Buy this book at B&N.com


Controversy has continued to surround Brasillach's fate. Kaplan, the daughter of a Nuremberg prosecutor, reminds us that it is difficult to consider these matters -- and individuals like Brasillach -- with a cool and measured eye. On the other hand, she agrees with Simone de Beauvoir, who attended Brasillach's trial, that his sentence was symbolic rather than judicially sound. The case is even more charged for us today because our very definition of "hate speech" is a product of the events of the 1940s, the period that created much of our contemporary moral debate about whether and how to punish the sort of "intellectual crimes" Brasillach committed.

De Gaulle later declared that whereas he had pardoned from execution all those who had not actively colluded with German authorities, he had to make an exception for Brasillach. "Talent," he loftily declared, "is a responsibility." Brasillach had fully earned his death warrant, in other words, because of his poisonous pen.
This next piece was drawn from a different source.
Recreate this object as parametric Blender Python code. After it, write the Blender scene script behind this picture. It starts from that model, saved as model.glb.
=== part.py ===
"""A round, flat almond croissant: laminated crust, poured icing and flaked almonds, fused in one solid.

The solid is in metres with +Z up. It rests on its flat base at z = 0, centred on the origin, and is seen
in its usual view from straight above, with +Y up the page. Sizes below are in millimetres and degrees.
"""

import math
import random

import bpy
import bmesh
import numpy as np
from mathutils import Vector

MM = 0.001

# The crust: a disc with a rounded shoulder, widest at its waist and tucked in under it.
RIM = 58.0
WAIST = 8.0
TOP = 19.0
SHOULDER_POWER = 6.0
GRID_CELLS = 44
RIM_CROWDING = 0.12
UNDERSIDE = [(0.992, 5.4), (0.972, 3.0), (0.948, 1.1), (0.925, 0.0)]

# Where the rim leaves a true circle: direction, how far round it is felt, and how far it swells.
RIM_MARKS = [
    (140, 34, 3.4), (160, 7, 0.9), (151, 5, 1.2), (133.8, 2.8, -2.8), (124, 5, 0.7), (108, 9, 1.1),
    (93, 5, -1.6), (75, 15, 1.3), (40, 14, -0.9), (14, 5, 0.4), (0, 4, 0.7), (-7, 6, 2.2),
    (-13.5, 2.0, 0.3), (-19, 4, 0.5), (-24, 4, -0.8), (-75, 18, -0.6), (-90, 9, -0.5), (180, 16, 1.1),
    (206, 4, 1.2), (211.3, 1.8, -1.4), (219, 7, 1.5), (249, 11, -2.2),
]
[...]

Only in France, it is often said, could the misuse of words carry a death sentence. With Brasillach's death, France attempted both to close the terrible wounds of the Occupation and to affirm the majesty of the written word. Had he been tried just a year later, many historians believe, Brasillach almost certainly would not have died. And the French intelligentsia, many of whom attended his sensational trial at the Palais de Justice in January 1945, were certainly uneasy with his condemnation. Fascist he may have been; but Brasillach was still one of them -- an intellectual, a literary star, a renowned literary critic of exceptional sensitivity and acuity, the youthful author of the world's first sustained work of film criticism, the superb "L'Histoire du Cinema" of 1937.

An odor of bad conscience hung over the whole affair, for Brasillach's judge and prosecutor had themselves -- as he pointed out in his spirited defense -- been employed by Vichy. Was Brasillach, as his contemporary defenders on the far right now claim, a sacrificial lamb butchered by the forces of Gaullism on the altar of some fictive "national unity"? Or were his guilt and his punishment simply two independent vectors which should not have met at the stake, as Kaplan suggests?
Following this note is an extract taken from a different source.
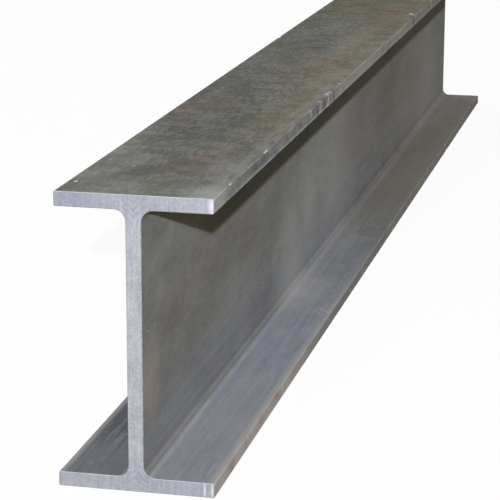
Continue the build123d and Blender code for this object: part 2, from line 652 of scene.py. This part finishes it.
def scattered_strokes():
    """More knocks of the same kind on the flanges' edges, most of them where the photograph doesn't look."""
    chance = random.Random(SCATTER_SEED)
    strokes = []
    for _ in range(SCATTERED):
        side = chance.choice((-1, 1, 1))
        up = chance.choice(SCATTER_UP)
        from_end = chance.uniform(SCATTER_FROM[side], SCATTER_TO)
        length = chance.uniform(2, 9)
        start = (from_end, side * SCATTER_OUT, up)
        end = (from_end + length, side * SCATTER_OUT, up + chance.uniform(-0.6, 0.6))
        half_width = chance.uniform(1.2, 2.4)
        depth = chance.uniform(0.3, 0.7)
        strokes.append((start, end, half_width, depth, chance.choice((-0.8, 0.7, 1.0))))
    return strokes


def draw_section(bm):
    """The I of the section as one flat face at the near end, its corners still sharp."""
    right_side = [
        (TOE, 0),
        (TOE, FLANGE),
        (WEB_FACE, FLANGE),
        (WEB_FACE, TOP - FLANGE),
        (TOE, TOP - FLANGE),
        (TOE, TOP),
    ]
    outline = right_side + [(-across, up) for across, up in reversed(right_side)]
    bm.faces.new([bm.verts.new((NEAR_END, across, up)) for across, up in outline])


def roll_out(bm):
    """Draws the face out to the beam's length and rounds its long edges as the rolls do."""
    drawn = bmesh.ops.extrude_face_region(bm, geom=bm.faces[:], use_keep_orig=True)
    moved = [item for item in drawn["geom"] if isinstance(item, bmesh.types.BMVert)]
    bmesh.ops.translate(bm, verts=moved, vec=(FAR_END - NEAR_END, 0, 0))
    bmesh.ops.recalc_face_normals(bm, faces=bm.faces[:])

    def long_edges(wanted):
        """The edges along the beam at the corners that are wanted, by distance from the beam's middle."""
        found = []
        for edge in bm.edges:
            first, last = (vert.co for vert in edge.verts)
            if abs(first.x - last.x) > 1 * MM and wanted(abs(first.y), abs(first.z - TOP / 2)):
                found.append(edge)
        return found

    near = 0.1 * MM
    inner_level = TOP / 2 - FLANGE
    roundings = [
        (ROOT_RADIUS, ROOT_STEPS, lambda across, up: across < TOE / 2),
        (TOE_OUTER_RADIUS, TOE_STEPS, lambda across, up: across > TOE - near and up > TOP / 2 - near),
        (TOE_INNER_RADIUS, TOE_STEPS, lambda across, up: across > TOE - near and up < inner_level + near),
    ]
    for radius, steps, wanted in roundings:
        bmesh.ops.bevel(
            bm, geom=long_edges(wanted), offset=radius, offset_type="OFFSET", affect="EDGES",
            segments=steps, profile=0.5, material=-1, clamp_overlap=True,
        )


def cut_across(bm, geom, point, direction):
    """One cut through the given geometry by a plane. The result is that geometry with its new parts."""
    cut = bmesh.ops.bisect_plane(bm, geom=geom, plane_co=point, plane_no=direction, dist=SNAP)
    return cut["geom"]


def everything(bm):
    """All the points, edges and faces."""
    return bm.verts[:] + bm.edges[:] + bm.faces[:]


def cut_strips(bm):
    """Divides the flats into strips along the beam, closer together towards the toes."""
    for distance in [0] + FLANGE_STRIPS + [-strip for strip in FLANGE_STRIPS]:
        cut_across(bm, everything(bm), (0, distance * MM, 0), (0, 1, 0))
    heights = WEB_STRIPS + TOE_STRIPS + [TOP / MM - strip for strip in TOE_STRIPS]
    for height in heights:
        cut_across(bm, everything(bm), (0, 0, height * MM), (0, 0, 1))


def cut_stations(bm):
    """Divides the beam's length evenly between the two sawn edges."""
    long_edges = [edge for edge in bm.edges if abs(edge.verts[0].co.x - edge.verts[1].co.x) > FAR_END]
    cuts = math.ceil((FAR_END - NEAR_END) / STATION) - 1
    bmesh.ops.subdivide_edges(bm, edges=long_edges, cuts=cuts, use_grid_fill=True)


# The places of the cut's two materials on the mesh, after the skin's own.
CUT_FACE = 1
CUT_EDGE = 2


def saw_the_ends(bm):
    """Leaves a narrow worn edge round both cut ends and tells the cut faces from the skin."""
    for end, inwards in ((NEAR_END, 1), (FAR_END, -1)):
        cut_face = [
            face for face in bm.faces if all(abs(vert.co.x - end) < SAME_PLACE for vert in face.verts)
        ]
        for face in cut_face:
            face.material_index = CUT_FACE
        ring = bmesh.ops.inset_region(bm, faces=cut_face, thickness=ARRIS, depth=0)
        for face in ring["faces"]:
            face.material_index = CUT_EDGE
        inner = {vert for face in cut_face for vert in face.verts}
        outer = {vert for face in ring["faces"] for vert in face.verts} - inner
        bmesh.ops.translate(bm, verts=list(outer), vec=(inwards * ARRIS, 0, 0))


def unevenness(bm):
    """The rolls leave no face quite flat: each point moves a little inwards, in long waves."""
    bm.normal_update()
    for vert in bm.verts:
        # The underside and both ends stay true, so that the beam sits flat and keeps its length.
        if vert.co.z < FLANGE / 4 or abs(vert.co.x) > FAR_END - 5 * MM:
            continue
        # The waves are twice as long along the beam as across it.
        place = Vector((vert.co.x / 2, vert.co.y, vert.co.z))
        amount = (noise.noise(place / WAVE) - 1) / 2
        vert.co += vert.normal * amount * WAVINESS


def divide_round(bm, low, high, spacing):
    """Cuts the skin inside a box finely along all three axes, and leaves the rest of it as it is."""
    touched = []
    for face in bm.faces:
        if not low[0] - STATION < face.verts[0].co.x < high[0] + STATION:
            continue
        spans = [[vert.co[axis] for vert in face.verts] for axis in range(3)]
        if all(min(spans[axis]) < high[axis] and max(spans[axis]) > low[axis] for axis in range(3)):
            touched.append(face)
    geom = touched[:]
    geom += dict.fromkeys(edge for face in touched for edge in face.edges)
    geom += dict.fromkeys(vert for face in touched for vert in face.verts)
    for axis in range(3):
        direction = [0, 0, 0]
        direction[axis] = 1
        steps = min(MOST_CUTS, round((high[axis] - low[axis]) / spacing))
        for step in range(steps + 1):
            point = Vector(low)
            point[axis] += (high[axis] - low[axis]) * step / steps
            geom = cut_across(bm, geom, point, direction)


def strike(bm, strokes):
    """Pushes the knocks and scrapes into the skin, and notes for each point how bare the steel is, or, below
    0, how much painted shade darkens the hollow.
    """
    for start, end, half_width, _, _ in strokes:
        first, last = on_beam(start), on_beam(end)
        reach = half_width * MM
        low = [min(first[axis], last[axis]) - reach for axis in range(3)]
        high = [max(first[axis], last[axis]) + reach for axis in range(3)]
        divide_round(bm, low, high, reach / STROKE_STEPS)
    bm.normal_update()
    struck = bm.verts.layers.float.new("struck")
    for start, end, half_width, depth, look in strokes:
        first, last = on_beam(start), on_beam(end)
        along = last - first
        reach = half_width * MM
        for vert in bm.verts:
            if not min(first.x, last.x) - reach < vert.co.x < max(first.x, last.x) + reach:
                continue
            share = max(0.0, min(1.0, (vert.co - first).dot(along) / along.length_squared))
            distance = (vert.co - first - along * share).length / reach
            if distance < 1:
                fall = (1 - distance ** 2) ** 2
                vert.co -= vert.normal * depth * MM * fall
                vert[struck] += look * min(1.0, fall * LOOK_SPREAD)


def i_beam():
    """The whole beam as one closed mesh: skin, cut ends and sawn edges."""
    bm = bmesh.new()
    draw_section(bm)
    roll_out(bm)
    cut_strips(bm)
    saw_the_ends(bm)
    cut_stations(bm)
    unevenness(bm)
    strike(bm, STROKES + scattered_strokes())
    bmesh.ops.recalc_face_normals(bm, faces=bm.faces[:])
    for face in bm.faces:
        face.smooth = True
    for edge in bm.edges:
        edge.smooth = len(edge.link_faces) == 2 and edge.calc_face_angle() < SHARP
    mesh = bpy.data.meshes.new("i_beam_skin")
    bm.to_mesh(mesh)
    bm.free()
    beam = bpy.data.objects.new("i_beam_skin", mesh)
    bpy.context.scene.collection.objects.link(beam)
    for material in (mill_scale(), saw_cut(), sawn_arris()):
        mesh.materials.append(material)
    level = beam.modifiers.new("level_flats", "WEIGHTED_NORMAL")
    level.keep_sharp = True
    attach(beam, "root")
    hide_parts("i_beam")


# The lights. A white surface that faces the key lamp squarely renders about white.
KEY_POWER = 320.0         # watts, as the other powers
KEY_SIZE = 75 * MM        # small enough for the sharp dark band under the top flange
KEY_DISTANCE = 5.0
FILL_POWER = 32.0
BACK_POWER = 46.0         # for the sides that the key lamp doesn't reach
SOFT_SIZE = 3.0           # of the fill and back lamps
SOFT_DISTANCE = 4.0
STUDIO_LIGHT = 0.07       # the plain light from all round

# The photograph's shadow under the top flange gives the key lamp's direction.
TOWARDS_KEY = Vector((-0.928, -0.232, 0.296)).normalized()
TOWARDS_FILL = Vector((0.3, 0.0, 1.0)).normalized()
TOWARDS_BACK = Vector((0.55, 1.0, 0.30)).normalized()

FLOOR_REACH = 30.0        # from the beam's middle, far enough to fill the picture
FLOOR_GREY = 0.15         # dark enough to throw little light up under the flanges
FLOOR_LIFT = 0.90         # what brings the seen floor up to white


def seen_ray(tree):
    """1 for what the camera or a reflection sees, and 0 for light that falls on the beam."""
    ray = add(tree, "LightPath").outputs
    return strongest(tree, ray["Is Camera Ray"], ray["Is Glossy Ray"])


def pale_floor():
    """A plain pale floor that stays white to the eye and keeps the beam's soft shadow."""
    bm = bmesh.new()
    bmesh.ops.create_grid(bm, x_segments=4, y_segments=4, size=FLOOR_REACH)
    mesh = bpy.data.meshes.new("floor")
    bm.to_mesh(mesh)
    bm.free()
    floor = bpy.data.objects.new("floor", mesh)
    bpy.context.scene.collection.objects.link(floor)
    material, tree = new_material("pale_floor")
    matt = add(tree, "BsdfDiffuse", {"Color": (FLOOR_GREY, FLOOR_GREY, FLOOR_GREY, 1)})
    lift = product(tree, seen_ray(tree), FLOOR_LIFT)
    glow = add(tree, "Emission", {"Color": (1, 1, 1, 1), "Strength": lift})
    both = add(tree, "AddShader", {0: matt.outputs[0], 1: glow.outputs[0]})
    add(tree, "OutputMaterial", {"Surface": both.outputs[0]})
    mesh.materials.append(material)


def lamp(name, shape, size, power, aim, towards_lamp, distance):
    """An area lamp at a distance from the point that it is aimed at."""
    light = bpy.data.lights.new(name, "AREA")
    light.shape = shape
    light.size = size
    light.energy = power
    stand = bpy.data.objects.new(name, light)
    stand.location = aim + towards_lamp * distance
    stand.rotation_euler = towards_lamp.to_track_quat("Z", "Y").to_euler()
    bpy.context.scene.collection.objects.link(stand)


def studio():
    """Plain light from all round, a small lamp in front of the near end, and soft ones above and behind."""
    world = bpy.data.worlds.new("studio")
    bpy.context.scene.world = world
    world.use_nodes = True
    tree = world.node_tree
    tree.nodes.clear()
    strength = add(tree, "MapRange", {"Value": seen_ray(tree), "To Min": STUDIO_LIGHT, "To Max": 1.0})
    plain = add(tree, "Background", {"Color": (1, 1, 1, 1), "Strength": strength.outputs[0]})
    add(tree, "OutputWorld", {"Surface": plain.outputs[0]})

    near_corner = Vector((NEAR_END, -TOE, TOP - FLANGE))
    top_middle = Vector((0, 0, TOP))
    beam_middle = Vector((0, 0, TOP / 2))
    lamp("key", "DISK", KEY_SIZE, KEY_POWER, near_corner, TOWARDS_KEY, KEY_DISTANCE)
    lamp("fill", "SQUARE", SOFT_SIZE, FILL_POWER, top_middle, TOWARDS_FILL, SOFT_DISTANCE)
    lamp("back", "SQUARE", SOFT_SIZE, BACK_POWER, beam_middle, TOWARDS_BACK, SOFT_DISTANCE)


def camera():
    """The photograph's view: low, from in front of the near end and to its right."""
    lens = bpy.data.cameras.new("camera")
    lens.lens = 145.9
    lens.sensor_width = 36
    lens.clip_end = 100
    seen_from = bpy.data.objects.new("camera", lens)
    place = Vector((NEAR_END - 1.2044, -0.3479, 0.4835))
    turn = math.radians(12.713 - 90)
    tilt = math.radians(90 - 14.31)
    roll = math.radians(0.166)
    seen_from.matrix_world = (
        Matrix.Translation(place) @ Matrix.Rotation(turn, 4, "Z") @ Matrix.Rotation(tilt, 4, "X")
        @ Matrix.Rotation(roll, 4, "Z")
    )
    bpy.context.scene.collection.objects.link(seen_from)
    bpy.context.scene.camera = seen_from


camera()
studio()
pale_floor()
i_beam()

bpy.context.scene.view_settings.view_transform = "Standard"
Brasillach was born in 1909 to a comfortable upper middle class family from Perpignan. His father served in the colonial military in Morocco and was killed there in 1914. Three years later, his mother remarried a wealthy doctor and the family moved to the small town of Sens near Paris.

The embittered boy had already written what Kaplan calls his first work of vitriol to this prospective stepfather, insulting him with impressive dexterity and thus providing sundry biographers with an interpretive handle for explaining his later fascism. Hating his bourgeois pseudo-father, in other words, and hating the sham, left-of-center Third Republic of the '30s could be seen as synonymous. Either way, explaining Brasillach's political proclivities is not a simple task. Yet we cannot understand fascism without understanding why gifted, superlatively educated boys like Brasillach drifted into it. Brasillach, along with peers like Celine and Drieu La Rochelle (both of them now acknowledged as among the greatest of 20th century French writers), represents the most disturbing face of fascism. Not the usual stony Freikorps face, but that of the puny, bespectacled and disillusioned poet.

The usual place to start is the right-wing Action Francaise paper, the brainchild of the violent and rather rancidly radical monarchist Charles Maurras and a hotbed of rightist revolutionary thought -- and action. It was the paper's Camelots du Roi (a kind of monarchist street gang) who created the right's greatest martyrs of the '30s when 15 of them were killed by the Paris police during a demonstration in 1934. Brasillach venerated their memory all his life. Was it a turning point in his own spiral into fascist mythology? Perhaps. But many Action Francaise writers went on to be heroes of the Resistance. The roots of Nazism and its appeal to men like Brasillach, in reality, go far deeper than questions of simple nationalism or even of racism -- and Brasillach was certainly a racist by anyone's definition.

By the early '30s, Brasillach had already made his name as a literary critic with a scathing attack on Andre Gide and an odd book on Virgil called "Presence de Virgile", which celebrated the Roman poet's love of young boys. He went on in the intellectually high-quality pages of Action to become a feared young Turk of the Left Bank literary scene. At the same time, as Kaplan tells it, he wrote a series of rather thin, lyrical novels, with plots turning around sublimated incest and a great deal of sentimental and artificially arranged "atmosphere." Kaplan thinks there is a politically telling disjunction between the critic and novelist: the one fierce, witty, lethally lucid; the other lost in bamboozling lyricism.

What, then, does this disjunction in Brasillach's work tell us about the mind of a talented writer toying with his first steps toward moral catastrophe? To Kaplan, it's a question of denial. The same brittle polarity, she argues, was brought to bear on Brasillach's view of decadent, democratic France (the object of his lucid, devastatingly critical side) and young Nazi Germany (the object of his romanticizing, "soft focus" side). Nazism, in other words, was first and foremost a lyrical mood, a religious effusion that harnessed his harsher side only when dealing with the Jews: His anti-Semitism had nothing soft-focus about it.